Something else goes wrong and someone says, “Criminy! Why did you do that? Look, before you try something like that again, come get my approval!” Inspections and approvals beget more inspections and approvals.

Pretty soon you have multiple steps in every process, managed by levels of overseers, inspectors, and approvers. Every single procedure, process step, or metric was created for a good reason, to improve quality, safety, legal compliance, and so on. Every single layer of management, or step in a procedure, or rule is owned by someone whose job it is to make sure it happens just so, and Voila: Bureaucracy!

Customers complain it takes too long. Suppliers say you are too rigid. And anyone who wants to change it is sitting atop Spencer’s marshmallow watching as “it slowly moves back to its existing shape.”

Bureaucracy is much in the news, because of the belief shared across the political spectrum that the US federal government is too big, too slow, too restrictive, and (for some) has a progressive political bias. I read three articles recently that inspired this post.

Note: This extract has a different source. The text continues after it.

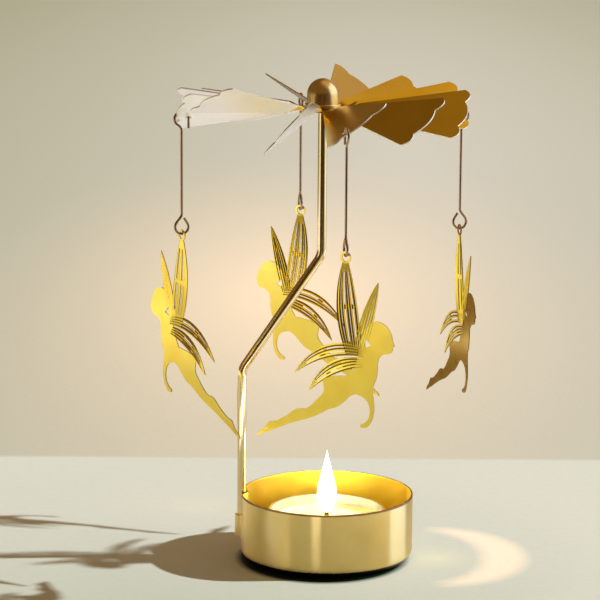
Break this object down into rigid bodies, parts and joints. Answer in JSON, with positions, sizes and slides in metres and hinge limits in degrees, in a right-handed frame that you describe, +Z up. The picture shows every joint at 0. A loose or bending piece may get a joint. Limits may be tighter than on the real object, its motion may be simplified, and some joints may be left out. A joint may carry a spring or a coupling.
{
  "type": "candle carousel",
  "caption": "Tealight carousel: a brass cup with a bent upright on which a pitched-blade spinner turns in the candle's warm air, carrying wire-hung flat fairy charms.",
  "frame": {"origin": "centre of the cup's flat underside", "axes": "+Z up along the cup's axis, +X from the bent upright towards the candle, +Y to the back as the picture sees it"},
  "size_m": [0.1078, 0.112, 0.1624],
  "materials": {
    "polished_brass": "polished, bright",
    "brass_sheet": "polished thin sheet with faint rolling lines",
    "brass_wire": "bright drawn wire",
    "foil": "pressed foil, satin",
    "wax": "smooth, slightly glossy where it has melted",
    "tin": "plain tinned",
    "cotton": "charred braided cotton"
  },
  "bodies": {
    "stand": {"cup": "polished_brass", "upright_rod": "polished_brass"},
    "rotor": {"spinner": "brass_sheet", "pivot_cap": "polished_brass"},
    "hanger_right": {"hanger_right": "brass_wire"},
    "hanger_back": {"hanger_back": "brass_wire"},
    "hanger_left": {"hanger_left": "brass_wire"},
    "hanger_front": {"hanger_front": "brass_wire"},
    "fairy_right": {"fairy_right": "brass_sheet"},
    "fairy_back": {"fairy_back": "brass_sheet"},
    "fairy_left": {"fairy_left": "brass_sheet"},
    "fairy_front": {"fairy_front": "brass_sheet"},
    "tealight": {"tealight_cup": "foil", "candle_wax": "wax", "wick_tab": "tin", "wick": "cotton"}
  },
  "joints": [
    {"name": "rotor_spin", "type": "hinge", "parent": "stand", "child": "rotor", "pos_m": [-0.0024, 0, 0.1518], "axis": [0, 0, 1], "continuous": true},
    {"name": "swing_right", "type": "hinge", "parent": "rotor", "child": "hanger_right", "pos_m": [0.0435, 0.00716, 0.1488], "axis": [-0.225, 0.9744, 0], "range_deg": [-25, 2]},
    {"name": "turn_right", "type": "hinge", "parent": "hanger_right", "child": "fairy_right", "pos_m": [0.0435, 0.00716, 0.11052], "axis": [0, 0, 1], "range_deg": [-50, 46]},
    {"name": "swing_back", "type": "hinge", "parent": "rotor", "child": "hanger_back", "pos_m": [-0.00956, 0.0459, 0.1488], "axis": [-0.9744, -0.225, 0], "range_deg": [-25, 2]},
    {"name": "turn_back", "type": "hinge", "parent": "hanger_back", "child": "fairy_back", "pos_m": [-0.00956, 0.0459, 0.11052], "axis": [0, 0, 1], "range_deg": [-2, 94]},
    {"name": "swing_left", "type": "hinge", "parent": "rotor", "child": "hanger_left", "pos_m": [-0.0483, -0.00716, 0.1488], "axis": [0.225, -0.9744, 0], "range_deg": [-25, 2]},
    {"name": "turn_left", "type": "hinge", "parent": "hanger_left", "child": "fairy_left", "pos_m": [-0.0483, -0.00716, 0.11052], "axis": [0, 0, 1], "range_deg": [-72, 24]},
    {"name": "swing_front", "type": "hinge", "parent": "rotor", "child": "hanger_front", "pos_m": [0.00476, -0.0459, 0.1488], "axis": [0.9744, 0.225, 0], "range_deg": [-25, 2]},
    {"name": "turn_front", "type": "hinge", "parent": "hanger_front", "child": "fairy_front", "pos_m": [0.00476, -0.0459, 0.11052], "axis": [0, 0, 1], "range_deg": [-2, 94]},
    {"name": "tealight_lift", "type": "slide", "parent": "stand", "child": "tealight", "axis": [0, 0, 1], "range_m": [0, 0.025]}
  ]
}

David Brooks, the New York Times “lefty conservative” (his words) wrote that we find ourselves in a new populist political era, one of several major zeitgeist shifts over the last hundred years. Brooks describes a few world shifting political moments, the 1930s totalitarian movement, communism, fascism, New Deal social democracy -welfare state,1960s liberation movement, the free market liberalism movement of Ronald Reagan and Margaret Thatcher.

Brooks’s message to Democrats: “Hey wake up to the change. Stop being institutionalists; reform institutions to respond to the people, or those who speak populist language will keep stealing your lunch money.” Well, Duh!

Next I read Nathan Levine’s piece in the New York Times. Levine writes a Substack newsletter called “The Upheaval,” which examines ”at least three simultaneous revolutions: a geopolitical revolution driven by the rise of China; an ideological revolution consuming the Western world; and a technological revolution exacerbating both of the former.”

Levine’s treatise, examines how the management class usurps the upper class (capital) and uses the language of populism to assume power. He quotes George Orwell:

“… scientists, technicians, teachers, journalists, broadcasters, bureaucrats, professional politicians: in general, middling people,” hungry for “more power and more prestige,” would seek to entrench “a system which eliminates the upper class, keeps the working class in its place and hands unlimited power to people very similar to themselves.”

Levine notes “DOGE’s cuts have been relatively shallow and occasionally haphazard,” and therefore “managerial expansion will only continue to grow, the siren song of employing the managerial apparatus to achieve desired political and policy goals (such as on defense) and liable to lead only to steadily higher budgets and more bureaucracy,” and concludes:

“Still, the administration’s anti-managerial revolution is the most determined and meaningful effort in decades to disrupt the status quo of how America is governed, and for whom. It represents a fundamental transformation in the right’s conception of politics, the embrace of a class war that appears here to stay.”

So, maybe we won’t get rid of bureaucracy, but replace it with right-wing bureaucracy, and the working class still gets screwed? Ouch.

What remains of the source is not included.